§ **Exercise instructions**
Each line in the entries below that holds the string "follow" is to be listed.

§ **Excerpted data**

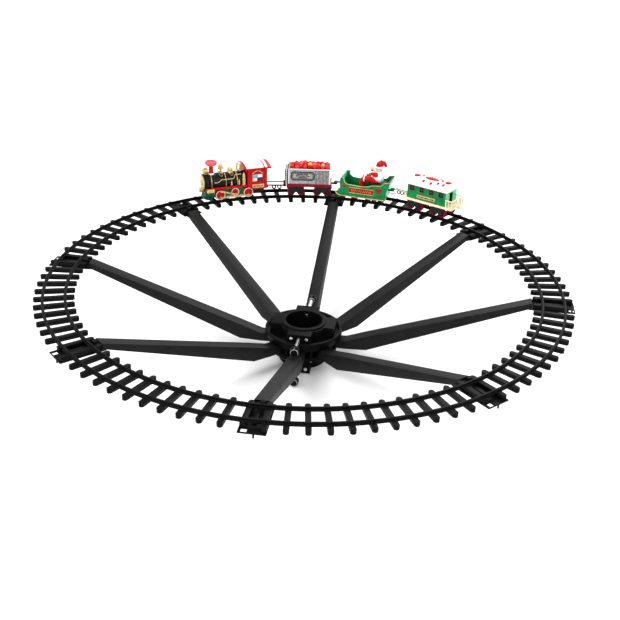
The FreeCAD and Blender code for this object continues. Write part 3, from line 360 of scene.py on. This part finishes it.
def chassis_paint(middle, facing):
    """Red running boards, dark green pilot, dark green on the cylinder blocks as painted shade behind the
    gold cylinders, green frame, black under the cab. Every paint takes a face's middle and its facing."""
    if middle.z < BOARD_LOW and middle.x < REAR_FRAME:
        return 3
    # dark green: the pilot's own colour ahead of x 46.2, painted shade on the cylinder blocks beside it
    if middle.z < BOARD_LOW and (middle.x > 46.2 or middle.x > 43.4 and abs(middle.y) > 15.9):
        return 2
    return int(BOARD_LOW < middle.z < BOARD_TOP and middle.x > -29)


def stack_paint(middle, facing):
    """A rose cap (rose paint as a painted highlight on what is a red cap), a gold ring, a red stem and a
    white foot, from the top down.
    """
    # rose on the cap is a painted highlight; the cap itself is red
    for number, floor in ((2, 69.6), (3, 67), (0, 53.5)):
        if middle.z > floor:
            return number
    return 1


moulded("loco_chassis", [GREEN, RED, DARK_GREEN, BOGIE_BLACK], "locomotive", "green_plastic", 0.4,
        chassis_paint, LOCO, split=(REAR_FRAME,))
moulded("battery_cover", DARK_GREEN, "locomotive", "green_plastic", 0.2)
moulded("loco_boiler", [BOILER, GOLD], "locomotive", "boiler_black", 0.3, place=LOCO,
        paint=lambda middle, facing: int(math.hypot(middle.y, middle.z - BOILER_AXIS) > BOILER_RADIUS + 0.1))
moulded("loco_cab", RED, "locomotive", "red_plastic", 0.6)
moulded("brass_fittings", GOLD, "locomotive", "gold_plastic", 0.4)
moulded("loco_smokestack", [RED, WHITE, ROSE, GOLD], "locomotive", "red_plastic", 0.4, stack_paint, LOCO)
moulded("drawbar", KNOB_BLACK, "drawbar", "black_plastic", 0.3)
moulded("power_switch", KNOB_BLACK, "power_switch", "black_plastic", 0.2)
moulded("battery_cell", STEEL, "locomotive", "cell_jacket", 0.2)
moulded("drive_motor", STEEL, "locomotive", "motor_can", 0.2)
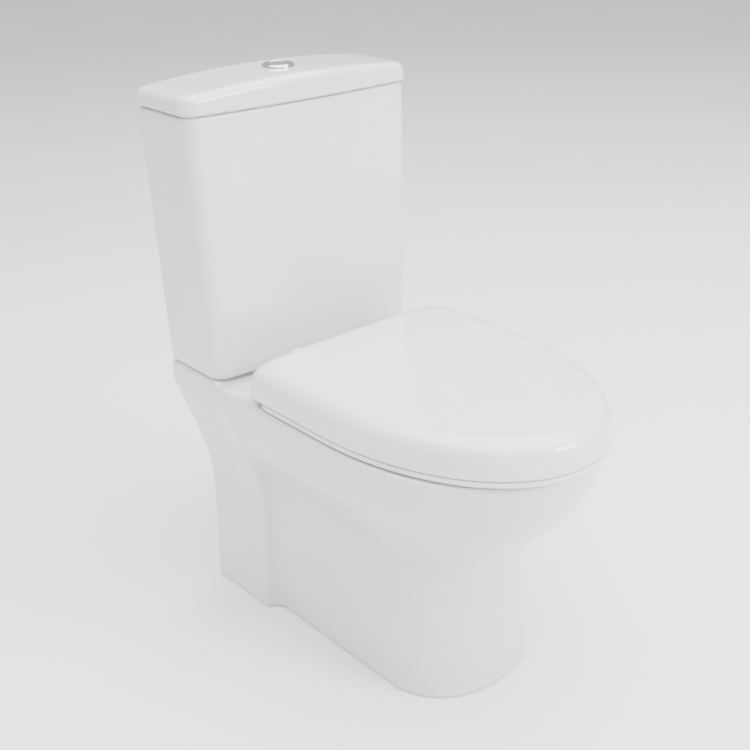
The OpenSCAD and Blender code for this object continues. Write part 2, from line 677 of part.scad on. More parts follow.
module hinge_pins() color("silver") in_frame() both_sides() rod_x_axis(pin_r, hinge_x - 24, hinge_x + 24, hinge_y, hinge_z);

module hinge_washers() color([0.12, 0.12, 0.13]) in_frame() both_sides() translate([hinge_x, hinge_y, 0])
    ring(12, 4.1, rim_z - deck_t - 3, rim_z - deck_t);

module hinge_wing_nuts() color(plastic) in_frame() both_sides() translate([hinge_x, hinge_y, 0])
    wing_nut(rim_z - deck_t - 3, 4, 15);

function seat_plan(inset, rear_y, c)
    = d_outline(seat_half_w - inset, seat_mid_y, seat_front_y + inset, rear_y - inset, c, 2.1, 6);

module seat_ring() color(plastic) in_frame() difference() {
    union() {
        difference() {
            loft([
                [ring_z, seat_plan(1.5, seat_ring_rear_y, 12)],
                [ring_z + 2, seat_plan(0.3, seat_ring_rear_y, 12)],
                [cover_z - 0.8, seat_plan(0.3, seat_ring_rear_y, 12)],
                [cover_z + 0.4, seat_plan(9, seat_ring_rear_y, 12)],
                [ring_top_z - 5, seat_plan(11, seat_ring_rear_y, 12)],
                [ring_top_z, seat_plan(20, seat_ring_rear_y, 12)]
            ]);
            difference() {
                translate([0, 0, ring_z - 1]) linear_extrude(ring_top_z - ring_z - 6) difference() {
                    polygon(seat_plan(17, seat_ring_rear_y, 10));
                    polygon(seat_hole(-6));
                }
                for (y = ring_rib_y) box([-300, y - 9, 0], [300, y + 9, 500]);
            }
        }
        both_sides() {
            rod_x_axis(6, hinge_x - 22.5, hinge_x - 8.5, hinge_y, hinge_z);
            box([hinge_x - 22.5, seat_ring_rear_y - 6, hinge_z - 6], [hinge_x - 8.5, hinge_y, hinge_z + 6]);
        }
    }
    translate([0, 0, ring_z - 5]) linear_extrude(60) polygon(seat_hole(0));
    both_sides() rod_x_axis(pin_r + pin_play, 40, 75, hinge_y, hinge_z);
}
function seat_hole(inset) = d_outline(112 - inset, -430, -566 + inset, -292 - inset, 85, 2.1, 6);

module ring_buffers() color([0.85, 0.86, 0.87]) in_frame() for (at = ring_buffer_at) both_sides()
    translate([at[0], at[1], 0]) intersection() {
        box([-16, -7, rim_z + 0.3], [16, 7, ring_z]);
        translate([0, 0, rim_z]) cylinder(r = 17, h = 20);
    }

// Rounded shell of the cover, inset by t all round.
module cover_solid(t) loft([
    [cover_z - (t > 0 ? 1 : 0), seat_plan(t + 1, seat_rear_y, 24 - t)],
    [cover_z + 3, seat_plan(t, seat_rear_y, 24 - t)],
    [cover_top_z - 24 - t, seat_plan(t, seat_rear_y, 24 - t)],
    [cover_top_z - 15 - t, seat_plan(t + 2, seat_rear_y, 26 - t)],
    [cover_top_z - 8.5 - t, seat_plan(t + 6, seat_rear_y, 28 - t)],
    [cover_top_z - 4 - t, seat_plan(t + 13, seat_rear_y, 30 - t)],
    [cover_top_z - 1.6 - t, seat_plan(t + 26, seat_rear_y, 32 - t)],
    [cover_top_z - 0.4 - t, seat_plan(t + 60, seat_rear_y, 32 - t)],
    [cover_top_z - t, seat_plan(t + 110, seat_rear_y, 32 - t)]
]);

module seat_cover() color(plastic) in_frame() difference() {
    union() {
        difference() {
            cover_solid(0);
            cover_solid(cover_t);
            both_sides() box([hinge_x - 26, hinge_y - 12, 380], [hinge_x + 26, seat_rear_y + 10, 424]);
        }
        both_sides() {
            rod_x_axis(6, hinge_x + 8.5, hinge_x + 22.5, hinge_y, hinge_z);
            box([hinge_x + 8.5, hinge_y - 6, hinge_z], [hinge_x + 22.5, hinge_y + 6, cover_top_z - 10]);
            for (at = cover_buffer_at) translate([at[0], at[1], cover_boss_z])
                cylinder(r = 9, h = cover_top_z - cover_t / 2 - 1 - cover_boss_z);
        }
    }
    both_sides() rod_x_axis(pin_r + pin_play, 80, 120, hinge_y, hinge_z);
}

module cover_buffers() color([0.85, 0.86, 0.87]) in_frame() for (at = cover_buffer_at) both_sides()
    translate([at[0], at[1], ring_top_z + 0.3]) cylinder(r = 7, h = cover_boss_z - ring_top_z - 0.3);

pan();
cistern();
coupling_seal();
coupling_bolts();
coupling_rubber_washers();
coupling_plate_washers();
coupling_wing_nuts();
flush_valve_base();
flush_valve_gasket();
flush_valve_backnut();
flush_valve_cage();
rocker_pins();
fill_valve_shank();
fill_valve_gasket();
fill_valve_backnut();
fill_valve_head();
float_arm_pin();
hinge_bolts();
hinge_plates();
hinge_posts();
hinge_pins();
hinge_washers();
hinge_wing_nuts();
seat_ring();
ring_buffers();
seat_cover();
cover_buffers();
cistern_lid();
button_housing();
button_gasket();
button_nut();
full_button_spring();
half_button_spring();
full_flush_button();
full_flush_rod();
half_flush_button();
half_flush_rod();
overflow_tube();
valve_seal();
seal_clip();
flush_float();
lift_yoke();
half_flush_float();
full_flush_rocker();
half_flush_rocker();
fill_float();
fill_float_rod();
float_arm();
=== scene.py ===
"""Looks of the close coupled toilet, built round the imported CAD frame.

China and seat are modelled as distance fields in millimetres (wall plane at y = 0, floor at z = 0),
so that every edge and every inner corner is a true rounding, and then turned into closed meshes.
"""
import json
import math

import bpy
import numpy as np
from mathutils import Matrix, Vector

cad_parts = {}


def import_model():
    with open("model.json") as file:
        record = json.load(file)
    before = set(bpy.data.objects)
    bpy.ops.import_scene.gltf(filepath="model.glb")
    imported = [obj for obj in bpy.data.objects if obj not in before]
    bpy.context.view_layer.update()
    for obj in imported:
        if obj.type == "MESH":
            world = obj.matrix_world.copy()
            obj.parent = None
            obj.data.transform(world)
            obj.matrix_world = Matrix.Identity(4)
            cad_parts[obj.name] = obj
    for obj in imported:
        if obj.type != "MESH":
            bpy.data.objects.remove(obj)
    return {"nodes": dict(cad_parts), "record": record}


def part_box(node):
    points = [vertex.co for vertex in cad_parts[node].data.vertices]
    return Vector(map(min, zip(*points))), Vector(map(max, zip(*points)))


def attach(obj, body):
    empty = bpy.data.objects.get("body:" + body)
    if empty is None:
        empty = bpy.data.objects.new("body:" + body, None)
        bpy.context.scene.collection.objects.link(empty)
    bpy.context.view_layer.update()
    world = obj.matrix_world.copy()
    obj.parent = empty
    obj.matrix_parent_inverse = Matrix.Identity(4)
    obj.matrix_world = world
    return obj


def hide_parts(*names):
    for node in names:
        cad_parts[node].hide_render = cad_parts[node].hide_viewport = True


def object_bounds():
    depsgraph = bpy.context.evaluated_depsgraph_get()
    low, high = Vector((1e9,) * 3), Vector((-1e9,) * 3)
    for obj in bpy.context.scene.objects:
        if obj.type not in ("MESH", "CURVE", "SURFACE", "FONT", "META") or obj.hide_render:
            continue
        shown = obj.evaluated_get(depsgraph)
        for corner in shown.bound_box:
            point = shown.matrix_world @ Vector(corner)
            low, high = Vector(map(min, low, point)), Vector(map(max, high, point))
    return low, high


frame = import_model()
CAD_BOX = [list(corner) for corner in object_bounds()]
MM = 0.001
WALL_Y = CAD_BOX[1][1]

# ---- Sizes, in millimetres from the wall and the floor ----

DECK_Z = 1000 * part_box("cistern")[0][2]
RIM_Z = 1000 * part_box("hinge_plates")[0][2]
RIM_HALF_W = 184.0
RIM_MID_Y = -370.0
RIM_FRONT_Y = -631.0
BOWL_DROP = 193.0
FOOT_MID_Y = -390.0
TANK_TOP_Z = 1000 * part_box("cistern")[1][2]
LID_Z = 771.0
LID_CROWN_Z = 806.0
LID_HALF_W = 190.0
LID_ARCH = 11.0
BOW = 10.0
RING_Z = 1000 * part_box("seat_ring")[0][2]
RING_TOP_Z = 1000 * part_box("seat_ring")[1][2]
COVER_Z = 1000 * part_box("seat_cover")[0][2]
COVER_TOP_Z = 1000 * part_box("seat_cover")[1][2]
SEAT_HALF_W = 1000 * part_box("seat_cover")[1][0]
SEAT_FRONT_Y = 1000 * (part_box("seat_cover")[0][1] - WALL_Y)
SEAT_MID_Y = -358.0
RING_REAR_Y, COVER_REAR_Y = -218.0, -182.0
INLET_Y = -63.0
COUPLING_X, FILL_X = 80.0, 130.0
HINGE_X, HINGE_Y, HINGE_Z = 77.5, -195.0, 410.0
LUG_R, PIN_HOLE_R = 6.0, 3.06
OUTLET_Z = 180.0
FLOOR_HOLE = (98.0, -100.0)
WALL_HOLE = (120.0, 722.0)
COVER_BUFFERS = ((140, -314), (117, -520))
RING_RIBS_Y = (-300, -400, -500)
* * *
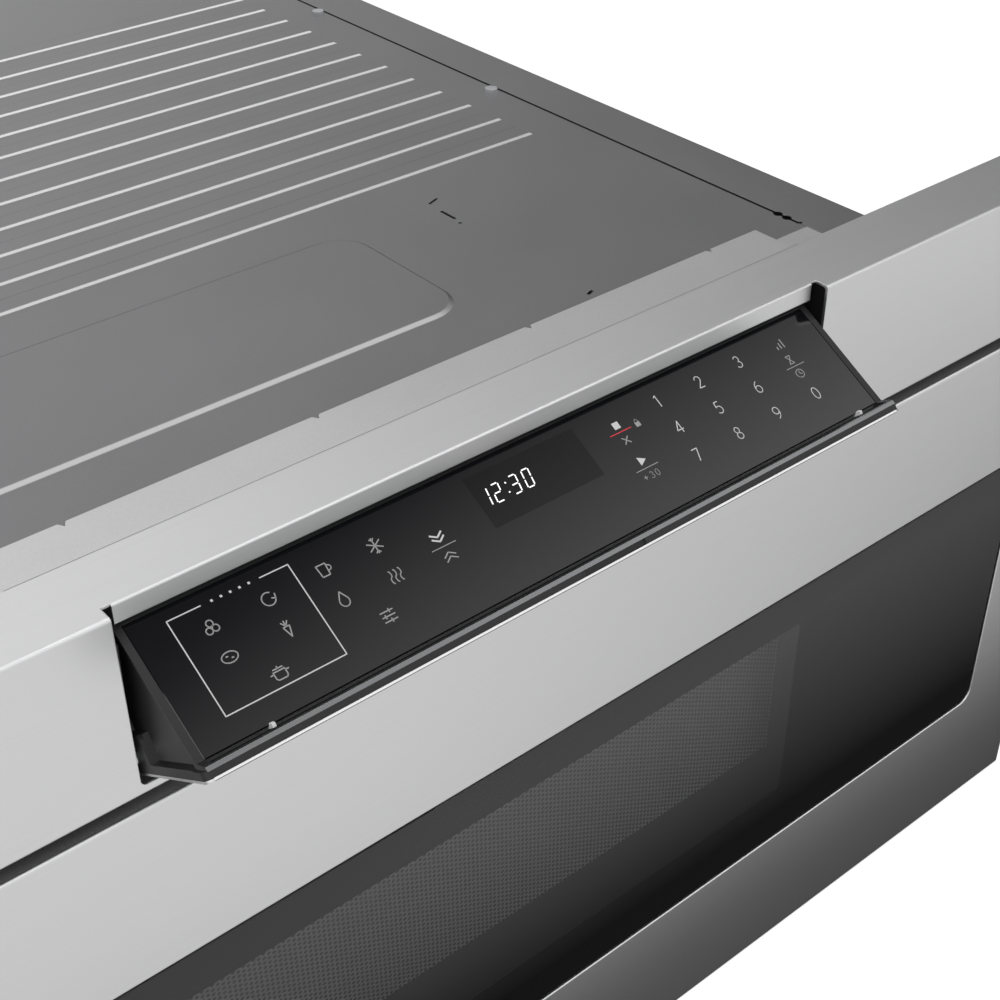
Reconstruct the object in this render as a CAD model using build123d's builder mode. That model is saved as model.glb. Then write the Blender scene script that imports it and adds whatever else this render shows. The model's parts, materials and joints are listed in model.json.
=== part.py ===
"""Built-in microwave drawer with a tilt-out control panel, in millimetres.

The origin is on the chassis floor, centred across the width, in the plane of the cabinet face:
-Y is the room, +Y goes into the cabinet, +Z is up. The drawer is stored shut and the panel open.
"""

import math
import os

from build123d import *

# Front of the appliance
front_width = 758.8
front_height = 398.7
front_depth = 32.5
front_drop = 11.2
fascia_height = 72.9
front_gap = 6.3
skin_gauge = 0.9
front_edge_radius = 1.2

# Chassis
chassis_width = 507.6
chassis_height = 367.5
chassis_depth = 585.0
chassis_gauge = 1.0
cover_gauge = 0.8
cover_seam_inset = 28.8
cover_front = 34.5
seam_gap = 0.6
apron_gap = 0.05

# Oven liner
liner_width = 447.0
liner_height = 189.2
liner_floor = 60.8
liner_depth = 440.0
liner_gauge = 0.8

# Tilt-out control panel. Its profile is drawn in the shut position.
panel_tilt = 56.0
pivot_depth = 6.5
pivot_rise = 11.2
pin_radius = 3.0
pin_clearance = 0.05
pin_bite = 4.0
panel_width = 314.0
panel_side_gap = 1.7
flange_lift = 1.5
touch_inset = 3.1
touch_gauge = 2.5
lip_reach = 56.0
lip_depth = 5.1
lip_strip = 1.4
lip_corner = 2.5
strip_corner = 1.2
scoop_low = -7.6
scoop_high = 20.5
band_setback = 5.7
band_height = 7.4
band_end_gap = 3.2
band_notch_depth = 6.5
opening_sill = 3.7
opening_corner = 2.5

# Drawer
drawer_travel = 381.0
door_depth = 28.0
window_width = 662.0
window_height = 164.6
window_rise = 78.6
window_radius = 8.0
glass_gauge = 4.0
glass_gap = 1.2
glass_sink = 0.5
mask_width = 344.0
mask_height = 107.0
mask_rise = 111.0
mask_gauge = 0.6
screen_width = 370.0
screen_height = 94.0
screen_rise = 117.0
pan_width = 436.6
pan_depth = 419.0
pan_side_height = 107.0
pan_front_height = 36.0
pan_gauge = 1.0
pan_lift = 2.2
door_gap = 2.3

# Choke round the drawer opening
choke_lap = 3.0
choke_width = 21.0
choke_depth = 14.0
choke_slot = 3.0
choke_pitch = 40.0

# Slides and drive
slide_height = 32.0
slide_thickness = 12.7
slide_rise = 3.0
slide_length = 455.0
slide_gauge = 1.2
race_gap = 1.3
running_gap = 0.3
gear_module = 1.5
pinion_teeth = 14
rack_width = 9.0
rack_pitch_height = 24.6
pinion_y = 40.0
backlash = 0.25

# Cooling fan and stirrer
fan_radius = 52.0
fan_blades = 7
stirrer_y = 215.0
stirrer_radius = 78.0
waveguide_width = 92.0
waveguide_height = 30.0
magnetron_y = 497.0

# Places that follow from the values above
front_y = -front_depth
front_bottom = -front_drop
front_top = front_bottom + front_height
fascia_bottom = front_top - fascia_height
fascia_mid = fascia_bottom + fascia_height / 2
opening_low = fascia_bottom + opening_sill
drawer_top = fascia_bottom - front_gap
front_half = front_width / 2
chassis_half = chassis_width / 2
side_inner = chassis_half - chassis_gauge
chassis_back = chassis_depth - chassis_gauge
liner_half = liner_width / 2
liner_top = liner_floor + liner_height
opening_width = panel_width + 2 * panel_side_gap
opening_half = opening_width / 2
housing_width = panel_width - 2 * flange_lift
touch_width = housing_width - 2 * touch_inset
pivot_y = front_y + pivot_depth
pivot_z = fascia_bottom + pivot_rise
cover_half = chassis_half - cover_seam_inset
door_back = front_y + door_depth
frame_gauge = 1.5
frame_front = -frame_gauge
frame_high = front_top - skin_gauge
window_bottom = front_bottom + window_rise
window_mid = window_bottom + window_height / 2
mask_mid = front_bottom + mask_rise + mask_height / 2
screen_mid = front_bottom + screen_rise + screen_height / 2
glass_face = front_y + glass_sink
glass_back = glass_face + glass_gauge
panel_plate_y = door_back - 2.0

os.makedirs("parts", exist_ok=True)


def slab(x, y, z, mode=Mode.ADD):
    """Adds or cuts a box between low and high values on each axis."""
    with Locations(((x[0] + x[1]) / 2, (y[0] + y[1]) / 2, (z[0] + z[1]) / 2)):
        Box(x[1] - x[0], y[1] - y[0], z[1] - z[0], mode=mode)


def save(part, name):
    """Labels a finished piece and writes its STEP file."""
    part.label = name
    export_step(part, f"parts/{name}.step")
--
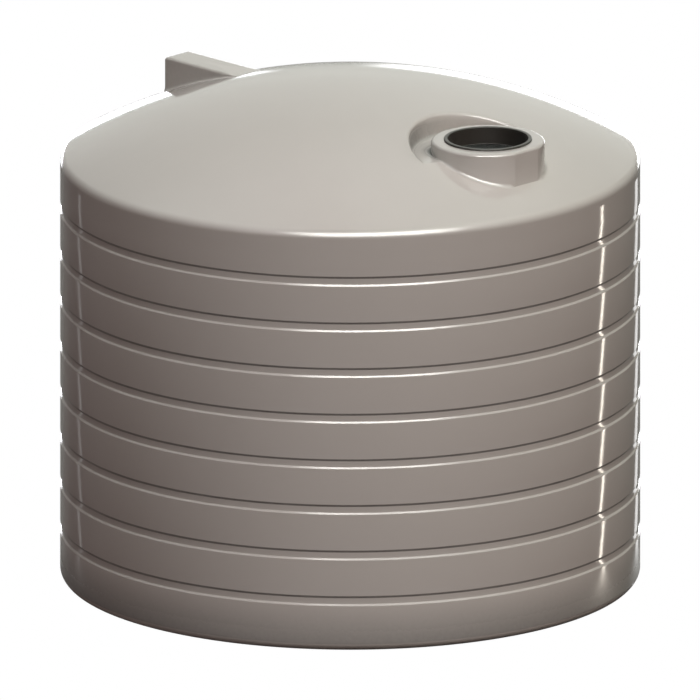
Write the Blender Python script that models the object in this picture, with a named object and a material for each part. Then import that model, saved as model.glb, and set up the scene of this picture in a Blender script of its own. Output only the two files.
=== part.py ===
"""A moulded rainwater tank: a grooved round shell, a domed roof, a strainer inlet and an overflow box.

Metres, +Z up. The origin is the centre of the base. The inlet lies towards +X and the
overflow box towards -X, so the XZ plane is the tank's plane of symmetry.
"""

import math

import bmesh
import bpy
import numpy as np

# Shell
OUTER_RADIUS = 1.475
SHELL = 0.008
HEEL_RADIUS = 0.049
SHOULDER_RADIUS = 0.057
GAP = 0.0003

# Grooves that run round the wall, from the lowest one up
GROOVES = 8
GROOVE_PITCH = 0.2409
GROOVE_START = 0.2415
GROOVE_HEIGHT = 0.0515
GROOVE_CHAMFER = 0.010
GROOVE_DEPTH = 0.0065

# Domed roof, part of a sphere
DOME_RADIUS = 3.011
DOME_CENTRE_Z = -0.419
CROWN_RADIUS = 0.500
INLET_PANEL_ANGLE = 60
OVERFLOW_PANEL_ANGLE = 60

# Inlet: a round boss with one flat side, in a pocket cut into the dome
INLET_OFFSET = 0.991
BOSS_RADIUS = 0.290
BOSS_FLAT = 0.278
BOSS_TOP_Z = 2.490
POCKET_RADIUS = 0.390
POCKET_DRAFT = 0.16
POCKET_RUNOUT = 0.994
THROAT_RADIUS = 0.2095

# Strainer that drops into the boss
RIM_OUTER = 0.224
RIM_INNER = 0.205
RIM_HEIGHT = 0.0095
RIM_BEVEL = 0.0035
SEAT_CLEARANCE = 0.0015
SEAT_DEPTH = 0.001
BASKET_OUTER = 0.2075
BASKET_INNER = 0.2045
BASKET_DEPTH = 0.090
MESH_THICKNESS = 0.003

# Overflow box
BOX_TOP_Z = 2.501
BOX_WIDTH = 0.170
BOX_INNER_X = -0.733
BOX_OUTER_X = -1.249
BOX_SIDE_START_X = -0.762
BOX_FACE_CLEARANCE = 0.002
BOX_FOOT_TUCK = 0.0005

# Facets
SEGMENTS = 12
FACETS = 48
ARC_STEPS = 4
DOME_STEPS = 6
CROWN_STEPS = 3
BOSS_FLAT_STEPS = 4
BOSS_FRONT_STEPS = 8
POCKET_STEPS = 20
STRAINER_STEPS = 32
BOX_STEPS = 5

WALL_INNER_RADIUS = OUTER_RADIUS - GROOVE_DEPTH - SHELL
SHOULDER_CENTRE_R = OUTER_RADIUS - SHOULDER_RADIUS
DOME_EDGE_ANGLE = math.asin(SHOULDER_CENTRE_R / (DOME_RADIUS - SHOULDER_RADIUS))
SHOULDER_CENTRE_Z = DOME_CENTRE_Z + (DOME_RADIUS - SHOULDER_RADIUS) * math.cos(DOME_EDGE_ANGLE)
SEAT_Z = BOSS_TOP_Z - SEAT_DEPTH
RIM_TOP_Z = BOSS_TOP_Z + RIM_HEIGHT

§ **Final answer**
The OpenSCAD and Blender code for this object continues. Write part 2, from line 677 of part.scad on. More parts follow.
# Places that follow from the values above